DC – Entre as possíveis alternativas energéticas para os combustíveis fósseis, a biomassa tem seus prós e contras, a eólica e a solar parecem insuficientes e a nuclear, pode significar outros perigos?

Munasinghe – Não podemos abrir mão de nenhum deles. Nem da nuclear, nem do carvão, muito disponível em vários países, podemos nos dar ao luxo de abrir mão. Cada país deve ter um menu e não descartar nenhuma forma disponível, mas sempre estimulando o uso de energias renováveis. Acredito que novas tecnologias podem trazer novas alternativas. Tudo isso pode provocar mudanças sociais, tudo pode ser resolvido junto e não são problemas renováveis. A meta é aumentar a fatia de energia renovável diante dos combustíveis fósseis, que hoje representam 80% da origem da energia. Felizmente, para o uso de combustíveis fósseis, como o carvão, existem novas tecnologias que acredito que diminuirão as emissões. Chamo todo esse conceito de direito ao desenvolvimento sustentável. Não podemos ignorar o mercado, mas é preciso lembrar que ele é cego.
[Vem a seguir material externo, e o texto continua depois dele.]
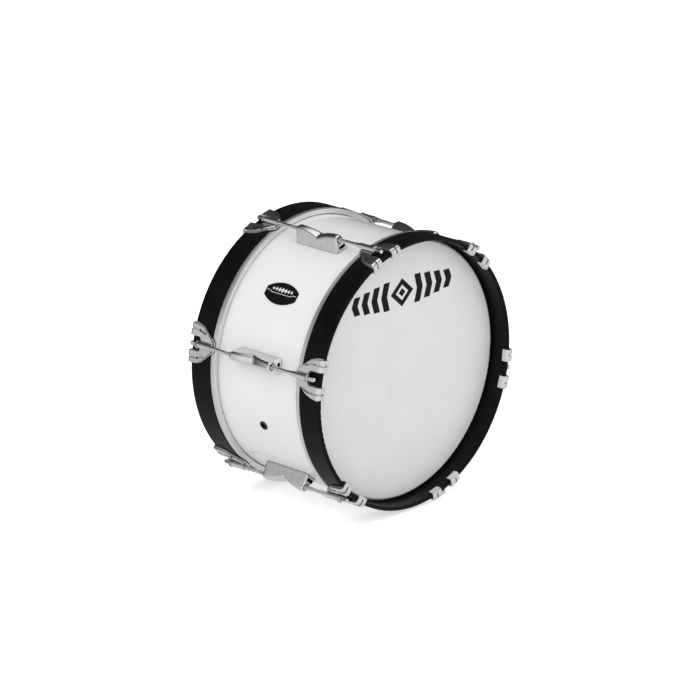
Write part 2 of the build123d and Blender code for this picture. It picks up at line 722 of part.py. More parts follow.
def claw():
    """The claw casting: a raised body on a thin flange, and the tube for its tension rod."""
    body = claw_layer(hook_profile(), CLAW_FLANGE_WIDTH)
    body = fillet([edge for edge in body.edges() if is_visible_rim(edge)], CLAW_RIM_ROUND)
    flange = claw_layer(flange_profile(), 0.0)
    tube = rod_cylinder(TUBE_RADIUS, CLAW_APEX_DEPTH - 1, TUBE_OUTER_DEPTH)
    tube = fillet(tube.edges().sort_by(Axis.Y)[-1], TUBE_ROUND)
    stub = rod_cylinder(STUB_RADIUS, STUB_DEPTH, CLAW_APEX_DEPTH)
    stub = chamfer(stub.edges().sort_by(Axis.Y)[0], STUB_CHAMFER)
    bore = rod_cylinder(ROD_RADIUS + RUN_GAP, STUB_DEPTH - PAST, TUBE_OUTER_DEPTH + PAST)
    return body + flange + tube + stub - bore - claw_recesses()


def claw_liner():
    """The soft strip that keeps a claw off its hoop."""
    start = HOOP_INNER_DEPTH + 0.5
    inner = HOOP_RADIUS + TOUCH_GAP
    outer = inner + LINER_WALL
    near = HOOP_OUTER_DEPTH + TOUCH_GAP
    far = near + LINER_WALL
    low = HOOP_INNER_RADIUS + 1
    profile = section(
        (inner, start),
        (outer, start),
        (outer, far),
        (low, far),
        (low, near),
        (inner, near),
    )
    strip = turned(profile, CLAW_SPREAD)
    strip = strip & radial_prism(claw_outline(0.8), LIP_INNER_RADIUS, REACH)
    return strip - radial_prism(claw_window(0.8), LIP_INNER_RADIUS, REACH)


def rod_washer():
    """The washer between a tension rod's collar and its claw."""
    start = TUBE_OUTER_DEPTH + TOUCH_GAP
    end = start + ROD_WASHER_WALL
    disc = rod_cylinder(ROD_WASHER_RADIUS, start, end)
    disc = fillet(disc.edges(), ROD_WASHER_ROUND)
    return disc - rod_cylinder(ROD_RADIUS + RUN_GAP, start - 1, end + 1)


def tension_rod():
    """A tension rod: shank, collar and square key head."""
    shank = rod_cylinder(ROD_RADIUS, ROD_TIP_DEPTH, ROD_SEAT + 1)
    shank = chamfer(shank.edges().sort_by(Axis.Y)[0], ROD_TIP_CHAMFER)
    collar = rod_cylinder(ROD_COLLAR_RADIUS, ROD_SEAT, ROD_SEAT + ROD_COLLAR_LENGTH)
    collar = fillet(collar.edges().sort_by(Axis.Y)[-1], ROD_COLLAR_ROUND)
    head_end = ROD_SEAT + ROD_COLLAR_LENGTH + KEY_LENGTH
    square = Box(KEY_WIDTH, 2 * (head_end - ROD_SEAT), KEY_WIDTH)
    nose = rod_cylinder(KEY_CORNER_RADIUS, ROD_SEAT, head_end)
    nose = chamfer(nose.edges().sort_by(Axis.Y)[-1], KEY_CHAMFER)
    key = nose & Pos(0, head_end, ROD_AXIS_RADIUS) * square
    return shank + collar + key


# Assembly

parts = {
    "shell_plies": shell_plies(),
    "shell_wrap": shell_wrap(),
    "badge_plate": badge_plate(),
    "vent_grommet": vent_grommet(),
    "lug_gaskets": group(at_every_lug(lug_gasket())),
    "swivel_nuts": group(at_every_lug(swivel_nut(), SIDES)),
    "nut_retainers": group(at_every_lug(nut_retainer(), SIDES)),
    "lug_screws": group(at_every_lug(lug_screw(), SIDES)),
    "lug_washers": group(at_every_lug(lug_washer(), SIDES)),
}
rings = {
    "head_film": head_film(),
    "flesh_hoop": flesh_hoop(),
    "channel_resin": channel_resin(),
    "counter_hoop": counter_hoop(),
}
lugs = at_every_lug(lug())
claws = at_every_lug(claw(), SIDES)
liners = at_every_lug(claw_liner(), SIDES)
rods = at_every_lug(tension_rod(), SIDES)
washers = at_every_lug(rod_washer(), SIDES)

for number, shape in enumerate(lugs, start=1):
    parts[f"lug_{number}"] = shape
for place_in_list, side in enumerate(SIDES):
    first = place_in_list * LUG_COUNT
    for name, shape in rings.items():
        parts[f"{side}_{name}"] = place(shape, 0, side)
    for number in range(LUG_COUNT):
        parts[f"{side}_claw_{number + 1}"] = claws[first + number]
        parts[f"{side}_tension_rod_{number + 1}"] = rods[first + number]
    parts[f"{side}_claw_liners"] = group(liners[first : first + LUG_COUNT])
    parts[f"{side}_rod_washers"] = group(washers[first : first + LUG_COUNT])

os.makedirs("parts", exist_ok=True)
for name, shape in parts.items():
    export_step(shape, f"parts/{name}.step")
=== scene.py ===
"""The looks of a marching bass drum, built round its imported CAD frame.

The frame gives every place: the drum's axis lies along Y, its middle is at the origin and
the front head faces -Y. Lengths are in metres. A place round the drum is an angle,
clockwise from the top as seen from the front.
"""

import json
import math

import bmesh
import bpy
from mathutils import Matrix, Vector


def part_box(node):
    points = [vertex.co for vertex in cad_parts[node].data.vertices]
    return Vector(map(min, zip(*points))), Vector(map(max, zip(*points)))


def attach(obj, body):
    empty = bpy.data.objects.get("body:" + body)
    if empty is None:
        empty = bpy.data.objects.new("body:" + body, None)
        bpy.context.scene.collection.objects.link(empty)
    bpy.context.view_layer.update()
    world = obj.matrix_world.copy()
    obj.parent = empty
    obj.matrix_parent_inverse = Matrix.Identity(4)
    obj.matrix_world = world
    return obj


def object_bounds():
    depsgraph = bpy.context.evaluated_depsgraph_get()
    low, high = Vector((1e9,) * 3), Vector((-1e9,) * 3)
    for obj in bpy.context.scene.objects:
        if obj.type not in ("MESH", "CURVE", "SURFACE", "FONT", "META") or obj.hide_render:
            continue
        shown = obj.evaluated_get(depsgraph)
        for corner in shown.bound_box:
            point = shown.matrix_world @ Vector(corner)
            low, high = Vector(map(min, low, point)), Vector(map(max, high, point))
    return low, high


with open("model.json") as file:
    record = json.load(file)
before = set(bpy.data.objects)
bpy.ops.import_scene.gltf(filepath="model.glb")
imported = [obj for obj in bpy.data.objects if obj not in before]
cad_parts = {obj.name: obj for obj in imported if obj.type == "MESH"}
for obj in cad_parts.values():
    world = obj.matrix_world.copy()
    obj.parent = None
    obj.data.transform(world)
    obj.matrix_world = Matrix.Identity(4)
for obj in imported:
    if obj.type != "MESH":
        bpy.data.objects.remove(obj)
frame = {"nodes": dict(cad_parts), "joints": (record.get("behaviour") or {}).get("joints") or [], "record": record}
cad_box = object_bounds()

MM = 0.001
# The range that most of a noise texture's values fall in.
MIDDLE = (0.3, 0.7)
SIDES = {"front": -1, "rear": 1}
LUG_COUNT = 6


# ---------------------------------------------------------------- material helpers


class Recipe:
    """A material under construction: a Principled shader and the nodes that feed it."""

    def __init__(self, name, metallic=0.0, **values):
        self.material = bpy.data.materials.new(name)
        self.material.use_nodes = True
        self.tree = self.material.node_tree
        self.shader = self.tree.nodes["Principled BSDF"]
        self.place = self.node("ShaderNodeTexCoord").outputs["Object"]
        self.feed(Metallic=metallic)
        for key, value in values.items():
            self.feed(**{key.replace("_", " "): value})

    def node(self, kind, values=None, **settings):
        """A new node. Values are numbers or other nodes' outputs, by input name or number."""
        made = self.tree.nodes.new(kind)
        for key, value in settings.items():
            setattr(made, key, value)
        for key, value in (values or {}).items():
            self.connect(value, made.inputs[key])
        return made

    def connect(self, value, socket):
        if isinstance(value, bpy.types.NodeSocket):
            self.tree.links.new(value, socket)
        else:
            socket.default_value = value

    def feed(self, **inputs):
        """Sets the shader's inputs. A name's spaces are given as underscores."""
        for key, value in inputs.items():
            self.connect(value, self.shader.inputs[key.replace("_", " ")])

    def math(self, operation, first, second=0.0):
        return self.node("ShaderNodeMath", {0: first, 1: second}, operation=operation).outputs[0]

    def noise(self, size, detail=3.0, where=None, rough=0.5):
        """Cloudy noise from 0 to 1 whose blobs are about size metres across."""
        values = {"Vector": where or self.place, "Scale": 1.0 / size, "Detail": detail}
        values["Roughness"] = rough
        return self.node("ShaderNodeTexNoise", values).outputs["Fac"]

    def spread(self, value, source=MIDDLE, target=(0.0, 1.0)):
        """The value, stretched from one range to another and held inside it."""
        values = {0: value, 1: source[0], 2: source[1], 3: target[0], 4: target[1]}
        return self.node("ShaderNodeMapRange", values).outputs[0]

    def blend(self, share, first, second):
        """A colour between two, each a grey level, an RGB triple or a node's output."""
        values = {"Factor": share, 6: rgba(first), 7: rgba(second)}
        return self.node("ShaderNodeMix", values, data_type="RGBA").outputs[2]

    def relief(self, *layers):
        """Bump from (height, depth in metres) layers, the finest last."""
        normal = None
        for height, depth in layers:
            values = {"Height": height, "Distance": depth, "Strength": 1.0}
            if normal:
                values["Normal"] = normal
            normal = self.node("ShaderNodeBump", values).outputs[0]
        self.feed(Normal=normal)

    def crevices(self, reach):
        """1 in the open and less in corners closer than reach."""
        return self.node("ShaderNodeAmbientOcclusion", {"Distance": reach}, samples=6).outputs["AO"]

    def round_the_drum(self, along=1.0):
        """Coordinates that follow the drum's wall: arc length, depth and radius.

        A small value of along draws a pattern out round the drum.
        """
        parts = self.node("ShaderNodeSeparateXYZ", {0: self.place}).outputs
        angle = self.math("ARCTAN2", parts[0], parts[2])
        arc = self.math("MULTIPLY", angle, WALL_RADIUS * along)
        squares = [self.math("POWER", parts[axis], 2.0) for axis in (0, 2)]
        radius = self.math("SQRT", self.math("ADD", *squares))
        return self.node("ShaderNodeCombineXYZ", {0: arc, 1: parts[1], 2: radius}).outputs[0]


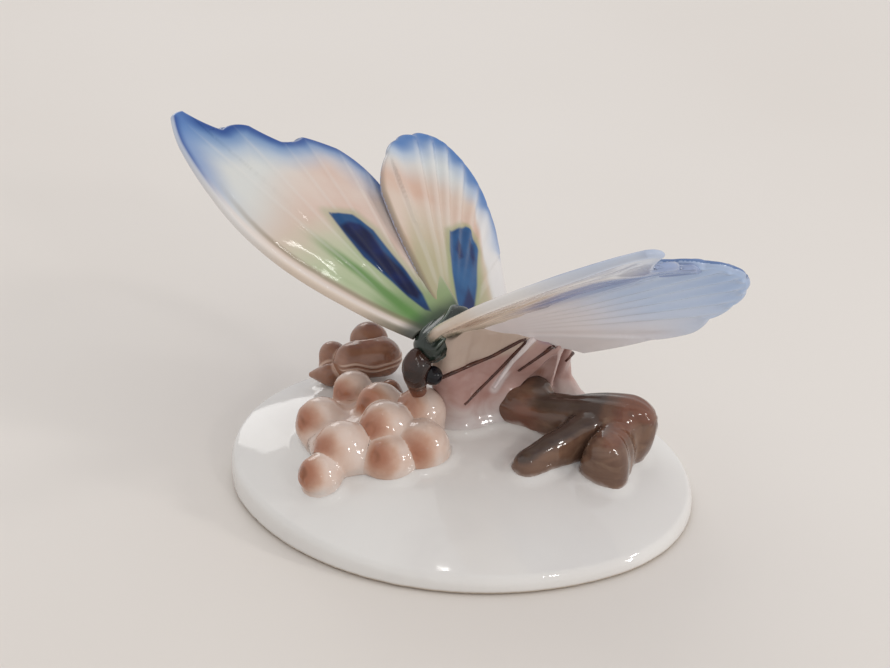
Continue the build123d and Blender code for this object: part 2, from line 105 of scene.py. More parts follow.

DC – Qual seria o modelo ideal de desenvolvimento sustentável para o mundo moderno e que acompanharia o nível de qualidade de vida?

Munasinghe – Os líderes do mundo olham para os problemas isolados: pobreza, poluição, fome. Eles tentam solucionar essas questões pontualmente. O que vemos é que essa abordagem convencional não consegue resolver os problemas. O risco que nos estamo s apontando é tal que talvez a gente não consiga com esses meios e sim com outros. Temos que ir além do nível superficial e olhar como lidamos atualmente com a globalização. Minha abordagem é a sustentanômica, que é baseada no desenvolvimento sustentável. Nada é consenso nessa área, para cada realidade a palavra sustentável tem um significado. Mas cada pequeno ato individual pode ajudar, como desligar a luz já estamos colaborando para o desenvolvimento sustentável.

DC – Florianópolis, uma ilha em um país com ampla área costeira, é um dos locais que poderá sofrer as conseqüências do aquecimento global primeiro?

Munasinghe – Sem dúvida, as áreas costeiras são as mais vulneráveis em função do aumento do nível do mar e em função da ocorrência de tempestades.